BEAUTIFUL—and the sort of contribution each of us needs: an EVIDENCE, of the essential mobility, and the necessity of the act of WILL (I am using Brother Lawrence’s 17th Century distinction of WILL from Understanding)5
Even Olson’s poetics, which had such useful impact during his lifetime, though most attention early paid to it focused on his emphasis on breath as measure, stands informed by a vision ecological physis. The language of the poem, like objective man, occurs in a kinetic field:
It is a matter, finally, of OBJECTS, what they are, what they are inside a poem, how they got there, and, once there, how they are to be used. … [E]very element in an open poem (the syllable, the line, as well as the image, the sound, the sense) must be taken up as participants in the kinetic of the poem just as solidly as we are accustomed to take what we call the objects of reality; and that these elements are to be seen as creating the tensions of a poem just as totally as do those other objects create what we know as the world.6
It’s later in the same essay that Olson actually gives one of his most compelling articulations of “objectism”:
Objectism is getting rid of the lyrical interference of the individual as ego, of the “subject” and his soul, that peculiar presumption by which western man has interposed himself between what he is as a creature of nature(with certain instructions to carry out) and those other creations of nature which we may, with no derogation, call objects. For man is himself an object, whatever he may take to be his advantages …7
It’s all one vision. And many of its roots Olson found in none other than Mr. Lawrence.

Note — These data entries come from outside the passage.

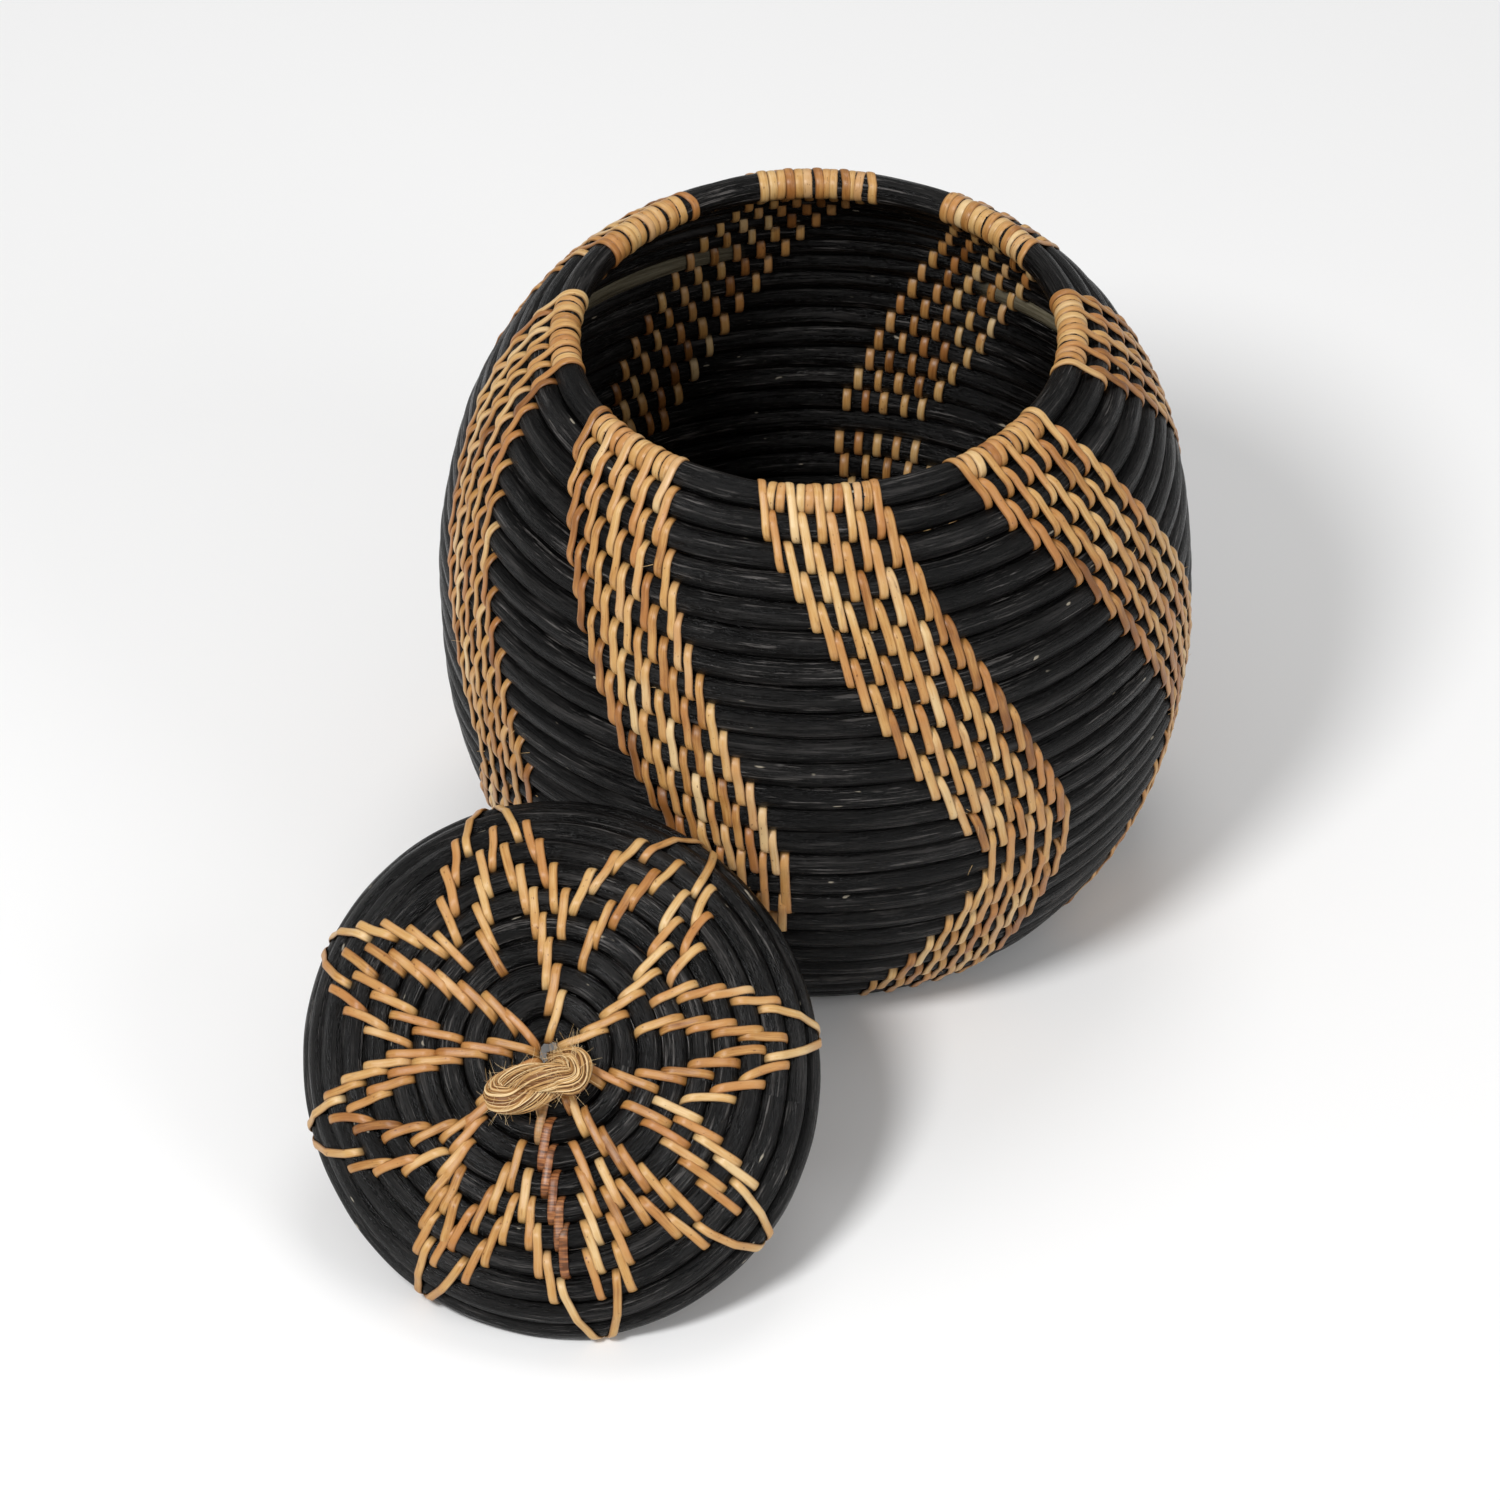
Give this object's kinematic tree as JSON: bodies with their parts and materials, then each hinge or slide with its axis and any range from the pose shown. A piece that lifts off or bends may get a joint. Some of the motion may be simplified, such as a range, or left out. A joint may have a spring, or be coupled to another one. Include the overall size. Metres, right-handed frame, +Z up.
{
  "type": "lidded coiled basket",
  "caption": "Round-bellied coiled rattan basket with a flat lid that leans on it; holds small things and is lifted open by a short rope handle",
  "frame": {"origin": "centre of the ring-shaped flat that the basket stands on, at floor level", "axes": "+Z up along the basket's axis; the lid leans on the side that faces -Y and a little -X"},
  "size_m": [0.3445, 0.4446, 0.2522],
  "materials": {
    "dyed_rattan": "black dyed rattan core, satin, with fine lengthwise grain",
    "split_cane": "natural split cane, honey to tan, semi-gloss skin",
    "rope_fibre": "pale straw-coloured twisted fibre rope, rough"
  },
  "bodies": {
    "basket": {"base_coil": "dyed_rattan", "foot_ring": "dyed_rattan", "lacing_band_1": "split_cane", "lacing_band_2": "split_cane", "lacing_band_3": "split_cane", "lacing_band_4": "split_cane", "lacing_band_5": "split_cane", "lacing_band_6": "split_cane", "lacing_band_7": "split_cane", "lacing_band_8": "split_cane", "rim_rod": "dyed_rattan", "rim_wrapping": "split_cane", "wall_rod_02": "dyed_rattan", "wall_rod_03": "dyed_rattan", "wall_rod_04": "dyed_rattan", "wall_rod_05": "dyed_rattan", "wall_rod_06": "dyed_rattan", "wall_rod_07": "dyed_rattan", "wall_rod_08": "dyed_rattan", "wall_rod_09": "dyed_rattan", "wall_rod_10": "dyed_rattan", "wall_rod_11": "dyed_rattan", "wall_rod_12": "dyed_rattan", "wall_rod_13": "dyed_rattan", "wall_rod_14": "dyed_rattan", "wall_rod_15": "dyed_rattan", "wall_rod_16": "dyed_rattan", "wall_rod_17": "dyed_rattan", "wall_rod_18": "dyed_rattan", "wall_rod_19": "dyed_rattan", "wall_rod_20": "dyed_rattan", "wall_rod_21": "dyed_rattan", "wall_rod_22": "dyed_rattan", "wall_rod_23": "dyed_rattan", "wall_rod_24": "dyed_rattan"},
    "lid": {"lid_petal_1": "split_cane", "lid_petal_2": "split_cane", "lid_petal_3": "split_cane", "lid_petal_4": "split_cane", "lid_petal_5": "split_cane", "lid_petal_6": "split_cane", "lid_petal_7": "split_cane", "lid_petal_8": "split_cane", "lid_rod_01": "dyed_rattan", "lid_rod_02": "dyed_rattan", "lid_rod_03": "dyed_rattan", "lid_rod_04": "dyed_rattan", "lid_rod_05": "dyed_rattan", "lid_rod_06": "dyed_rattan", "lid_rod_07": "dyed_rattan", "lid_rod_08": "dyed_rattan", "lid_rod_09": "dyed_rattan", "lid_rod_10": "dyed_rattan", "lid_rod_11": "dyed_rattan", "handle_knot": "rope_fibre"},
    "rope_handle": {"handle_rope": "rope_fibre"}
  },
  "joints": [
    {"name": "lid_lift", "type": "slide", "parent": "basket", "child": "lid", "axis": [-0.1439, -0.5772, 0.8039], "range_m": [0, 0.25]},
    {"name": "handle_flop", "type": "hinge", "parent": "lid", "child": "rope_handle", "pos_m": [-0.10151, -0.22926, 0.08748], "axis": [-0.9616, -0.1104, -0.2514], "range_deg": [0, 108]}
  ]
}
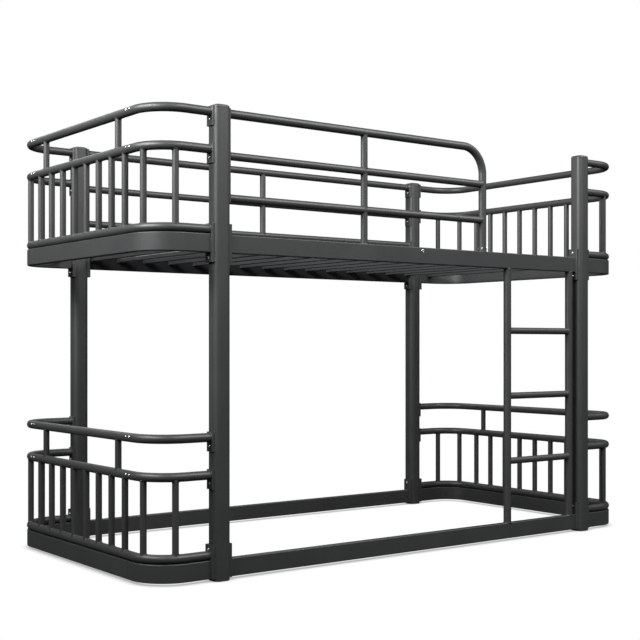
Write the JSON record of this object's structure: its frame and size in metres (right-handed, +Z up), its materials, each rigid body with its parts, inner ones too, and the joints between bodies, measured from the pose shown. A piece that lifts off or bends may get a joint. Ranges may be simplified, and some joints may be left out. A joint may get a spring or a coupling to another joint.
{
  "type": "bunk bed",
  "caption": "Low metal bunk bed with railed bow ends, an upright ladder, a short front guard with a rounded end, and an open lower frame on the floor.",
  "frame": {"origin": "on the floor, below the middle of the bed", "axes": "+X along the bed towards the ladder end, +Y from the ladder side to the rear, +Z up"},
  "size_m": [2.2596, 1.0986, 1.54],
  "materials": {
    "frame": "satin powder coat",
    "slats": "satin powder coat",
    "plastic": "matte",
    "screws": "satin zinc"
  },
  "bodies": {
    "root": {"front_left_post": "frame", "front_right_post": "frame", "rear_left_post": "frame", "rear_right_post": "frame", "upper_front_rail": "frame", "upper_rear_rail": "frame", "lower_front_rail": "frame", "lower_rear_rail": "frame", "upper_left_top_tube": "frame", "upper_left_middle_tube": "frame", "upper_left_bottom_tube": "frame", "upper_left_band": "frame", "upper_left_balusters": "frame", "upper_left_brackets": "frame", "upper_right_top_tube": "frame", "upper_right_middle_tube": "frame", "upper_right_bottom_tube": "frame", "upper_right_band": "frame", "upper_right_balusters": "frame", "upper_right_brackets": "frame", "lower_left_top_tube": "frame", "lower_left_middle_tube": "frame", "lower_left_bottom_tube": "frame", "lower_left_band": "frame", "lower_left_balusters": "frame", "lower_left_brackets": "frame", "lower_right_top_tube": "frame", "lower_right_middle_tube": "frame", "lower_right_bottom_tube": "frame", "lower_right_band": "frame", "lower_right_balusters": "frame", "lower_right_brackets": "frame", "upper_rail_brackets": "frame", "lower_rail_brackets": "frame", "front_guard_top_tube": "frame", "front_guard_middle_tube": "frame", "front_guard_lower_tube": "frame", "front_guard_strut": "frame", "front_guard_end_bar": "frame", "rear_guard_top_tube": "frame", "rear_guard_middle_tube": "frame", "rear_guard_lower_tube": "frame", "rear_guard_strut": "frame", "rear_guard_brackets": "frame", "ladder_left_stile": "frame", "ladder_right_stile": "frame", "ladder_rungs": "frame", "joint_sleeves": "frame", "post_caps": "plastic", "foot_plugs": "plastic", "slats": "slats", "slat_holders": "slats", "bracket_screws": "screws", "threaded_inserts": "screws", "joint_screws": "screws", "rail_bolts": "screws"}
  },
  "joints": []
}
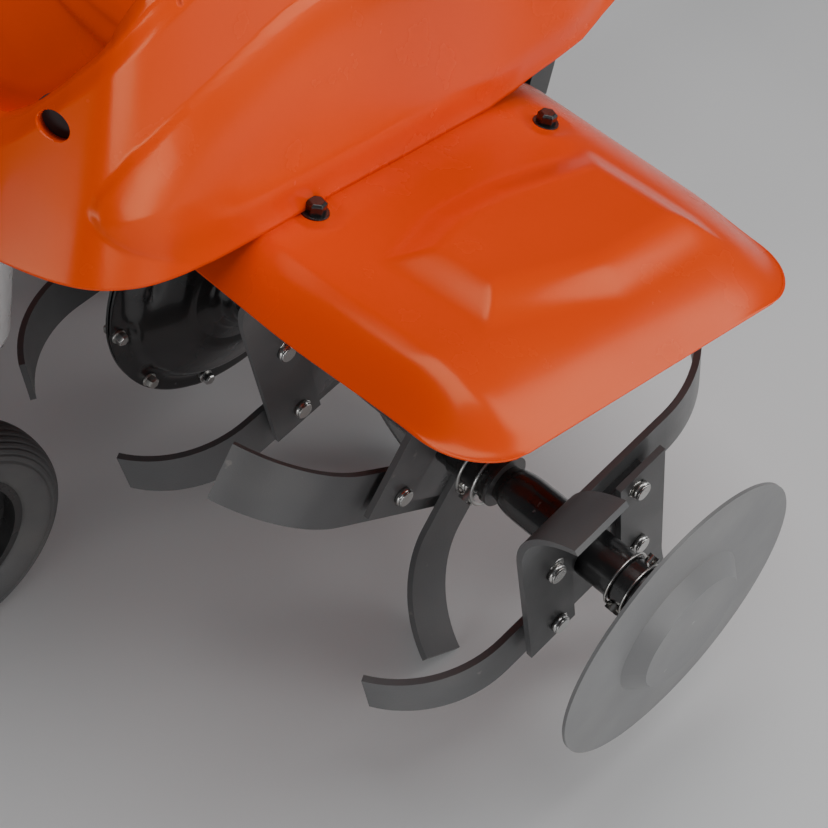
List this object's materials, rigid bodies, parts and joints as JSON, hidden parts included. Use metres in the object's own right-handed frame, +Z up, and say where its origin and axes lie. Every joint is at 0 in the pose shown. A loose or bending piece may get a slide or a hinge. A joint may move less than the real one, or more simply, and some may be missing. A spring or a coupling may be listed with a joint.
{
  "type": "walk-behind garden rotavator",
  "caption": "Petrol garden rotavator with front tines, steel fenders, a glossy front cover, side discs, a swing-down transport wheel, a rear drag stake and handlebars.",
  "frame": {"origin": "on the floor, straight under the middle of the rotor shaft", "axes": "+X forwards to the transport wheel, +Y to the machine's left, along the rotor shaft, +Z up"},
  "size_m": [1.5705, 0.957, 0.6925],
  "materials": {
    "orange_paint": "gloss orange enamel",
    "black_paint": "gloss black enamel",
    "tine_steel": "satin black stove paint",
    "disc_grey": "satin grey paint",
    "bright_steel": "zinc plated",
    "cast_alloy": "die cast",
    "black_plastic": "fine grain",
    "tyre_rubber": "treaded rubber",
    "rim_plastic": "moulded",
    "grip_rubber": "soft grip",
    "chrome": "polished"
  },
  "bodies": {
    "body": {"air_filter": "black_plastic", "chain_case_left": "black_paint", "chain_case_right": "black_paint", "cooling_shroud": "black_plastic", "engine_block": "cast_alloy", "engine_deck": "black_paint", "fender_left": "orange_paint", "fender_right": "orange_paint", "front_bumper": "black_paint", "front_cover": "orange_paint", "fuel_cap": "black_plastic", "fuel_tank": "black_plastic", "handlebar_column": "black_paint", "hitch": "black_paint", "muffler": "chrome", "muffler_guard": "chrome", "recoil_cover": "black_plastic", "starter_handle": "black_plastic", "wheel_mount": "bright_steel"},
    "rotor": {"inner_hub_left": "black_paint", "inner_hub_right": "black_paint", "inner_lock_pin_left": "bright_steel", "inner_lock_pin_right": "bright_steel", "inner_tines_left": "tine_steel", "inner_tines_right": "tine_steel", "outer_hub_left": "black_paint", "outer_hub_right": "black_paint", "outer_lock_pin_left": "bright_steel", "outer_lock_pin_right": "bright_steel", "outer_tines_left": "tine_steel", "outer_tines_right": "tine_steel", "protection_disc_left": "disc_grey", "protection_disc_right": "disc_grey", "rotor_shaft": "bright_steel"},
    "wheel": {"tyre": "tyre_rubber", "wheel_rim": "rim_plastic"},
    "wheel_arm": {"wheel_arm": "black_paint", "wheel_axle": "bright_steel"},
    "handlebars": {"clutch_lever": "black_plastic", "grips": "grip_rubber", "handle_console": "black_plastic", "handlebar_tubes": "black_paint", "reverse_lever": "black_plastic"},
    "stake": {"drag_stake": "bright_steel"}
  },
  "joints": [
    {"name": "rotor_spin", "type": "hinge", "parent": "body", "child": "rotor", "pos_m": [0, 0, 0.182], "axis": [0, 1, 0], "continuous": true},
    {"name": "wheel_arm_lift", "type": "hinge", "parent": "body", "child": "wheel_arm", "pos_m": [0.21312, 0, 0.25981], "axis": [0, -1, 0], "range_deg": [0, 75]},
    {"name": "wheel_spin", "type": "hinge", "parent": "wheel_arm", "child": "wheel", "pos_m": [0.3025, 0, 0.104], "axis": [0, 1, 0], "continuous": true},
    {"name": "handlebar_height", "type": "hinge", "parent": "body", "child": "handlebars", "pos_m": [-0.32357, 0, 0.35412], "axis": [0, 1, 0], "range_deg": [-14, 16]},
    {"name": "stake_height", "type": "slide", "parent": "body", "child": "stake", "axis": [-0.2588, 0, 0.9659], "range_m": [0, 0.12]}
  ]
}
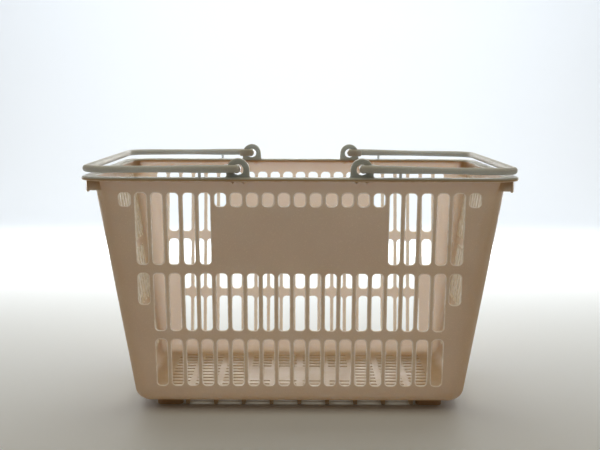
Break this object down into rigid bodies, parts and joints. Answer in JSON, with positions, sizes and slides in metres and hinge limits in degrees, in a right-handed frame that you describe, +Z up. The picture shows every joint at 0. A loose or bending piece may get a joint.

Re-read Olson in the light of Lawrence, and the value Olson found in his work, and the use he made of it, become clear. Olson was steeped in Lawrence’s work – and he steeped others in it. There were two writers who were taught every term at Black Mountain College during Olson’s tenure. One was Ezra Pound. The other? D. H. Lawrence.
Incorporating these two facts into what we know of Olson should in itself begin to shift our perception of what he was about, and how his work was grounded. And having delved a while in the Olson archives, I know there’s more to come.